The colleges that endowments serve can vary greatly based on the student population and how dependent the institution is on investment income, Robinson and colleagues point out in a recent white paper. "Clearly, portfolio risk should reflect these factors," they write. "This is not happening — indicated by the tight distribution of asset allocation."
Trouble ahead?
While a market crash, especially a deep and long one, presents a nightmare investment scenario, returns to endowments are already slowing after a volatile year in the stock market. And they are falling while colleges as a group are relying on them more for spending.
Endowment returns in fiscal 2018 were 8.2%, down from 12.2% in 2017, according to data from the National Association of College and University Business Officers (NACUBO) and TIAA Endowment and Philanthropic Services. Ten-year returns stayed positive, growing to 5.8%, but missed the 7.2% average target for colleges.
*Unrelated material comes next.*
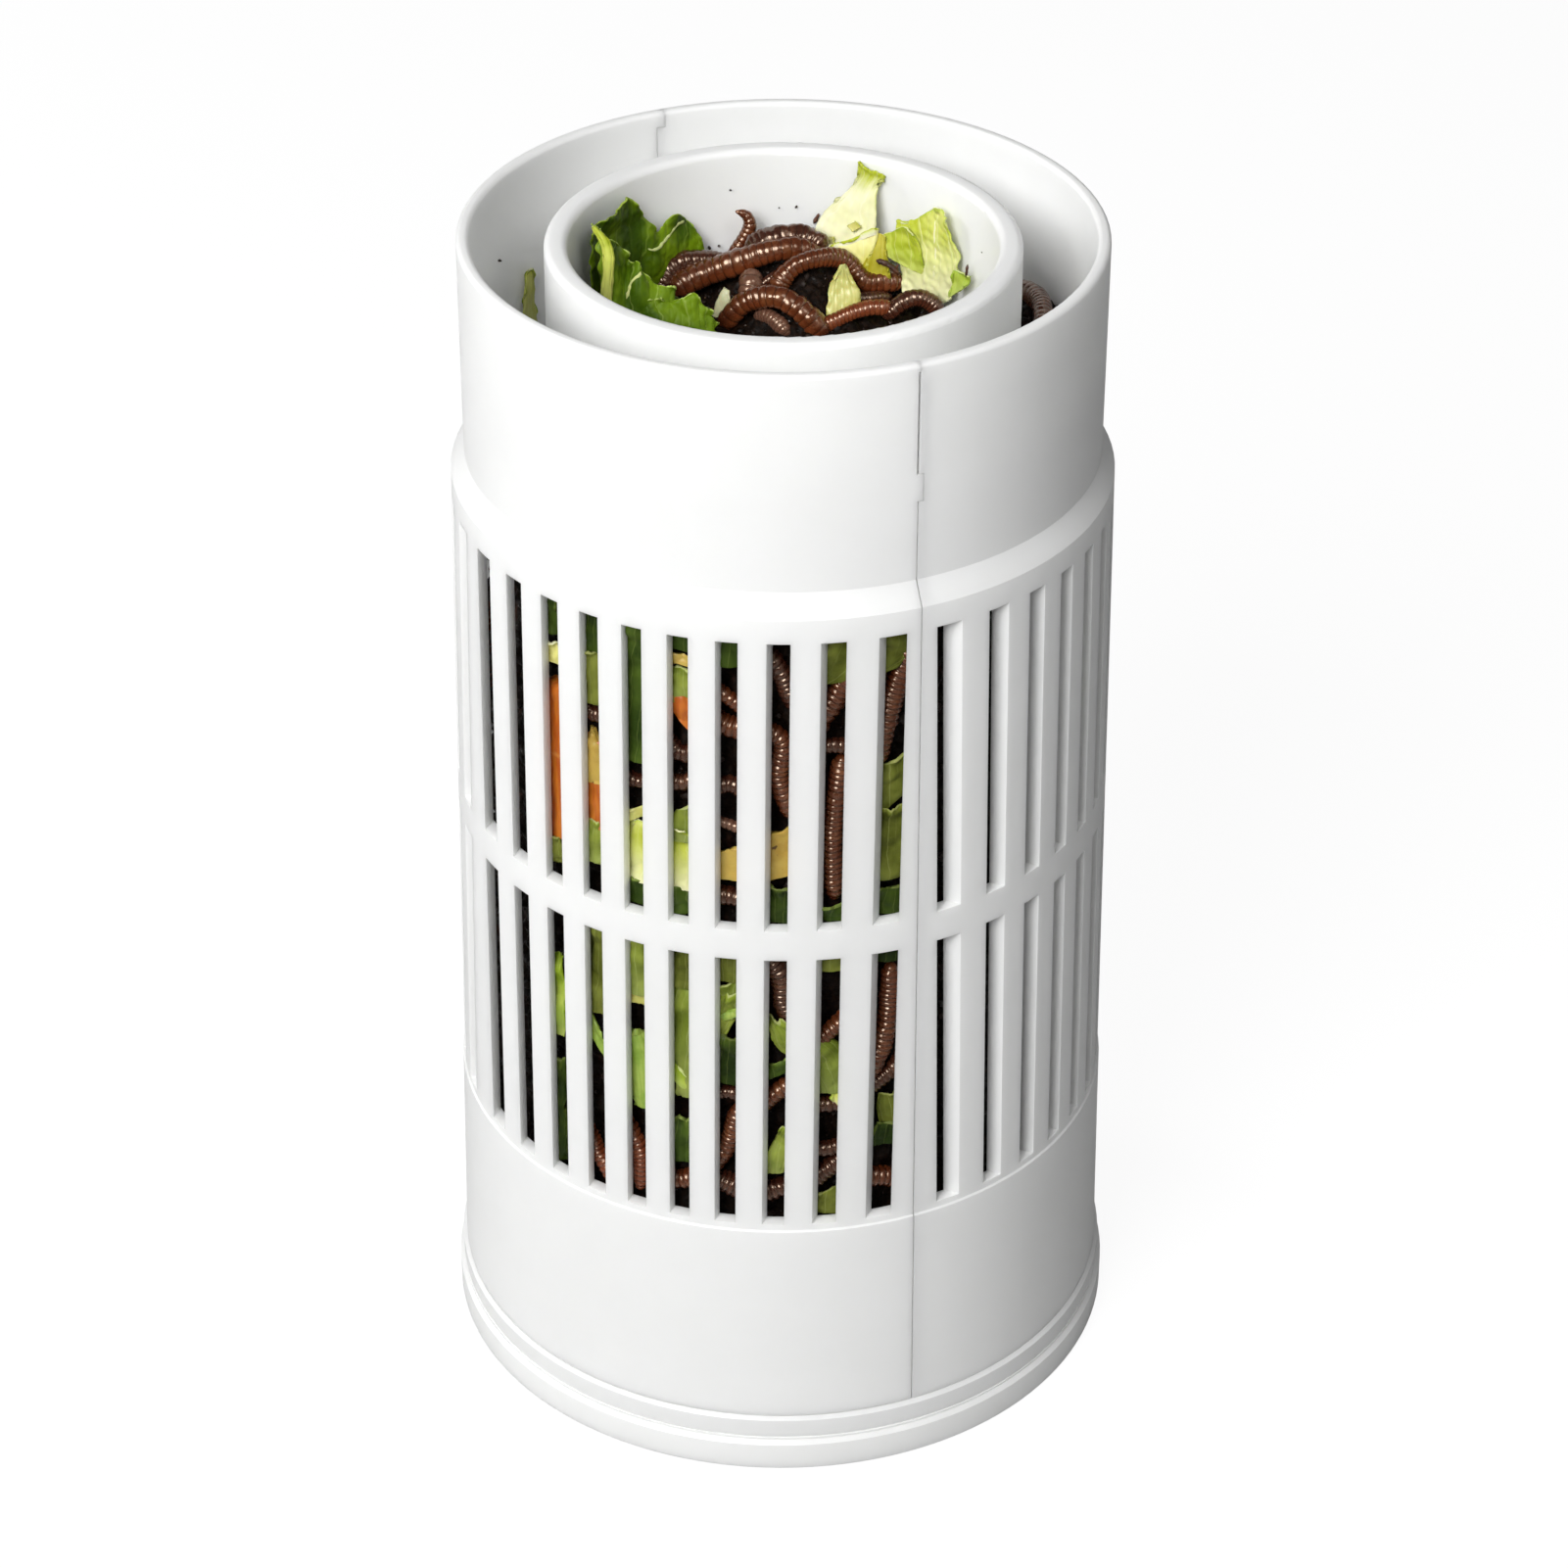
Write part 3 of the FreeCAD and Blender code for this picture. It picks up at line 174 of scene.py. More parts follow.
# Meshes and pieces
def mesh_from(name, points, faces, uv=None):
    """A mesh from points in millimetres, a list of index arrays, one per number of corners, and the
    UV of every corner in the same order."""
    mesh = bpy.data.meshes.new(name)
    corners = np.concatenate([f.ravel() for f in faces]).astype(np.int32)
    totals = np.concatenate([np.full(len(f), f.shape[1]) for f in faces]).astype(np.int32)
    starts = np.concatenate([[0], np.cumsum(totals)[:-1]]).astype(np.int32)
    mesh.vertices.add(len(points))
    mesh.vertices.foreach_set("co", (points * MM).astype(np.float32).ravel())
    mesh.loops.add(len(corners))
    mesh.loops.foreach_set("vertex_index", corners)
    mesh.polygons.add(len(totals))
    mesh.polygons.foreach_set("loop_start", starts)
    mesh.polygons.foreach_set("loop_total", totals)
    mesh.polygons.foreach_set("use_smooth", np.ones(len(totals), bool))
    if uv is not None:
        layer = mesh.uv_layers.new(name="UVMap")
        layer.data.foreach_set("uv", uv.astype(np.float32).ravel())
    mesh.update(calc_edges=True)
    mesh.validate()
    return mesh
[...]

That rate incorporates inflation, so falling short of it could reduce an institutions' purchasing power, Moody's analysts explained in a report after the data was released. It also incorporates spending out of the endowment, meaning falling short of targets could put downward pressure on the levels colleges set for endowment spending.
NACUBO President and CEO Susan Whealler Johnston in a January statement raised concerns about slowing returns, saying they could pose a barrier for colleges that want "to increase endowment spending to support their missions."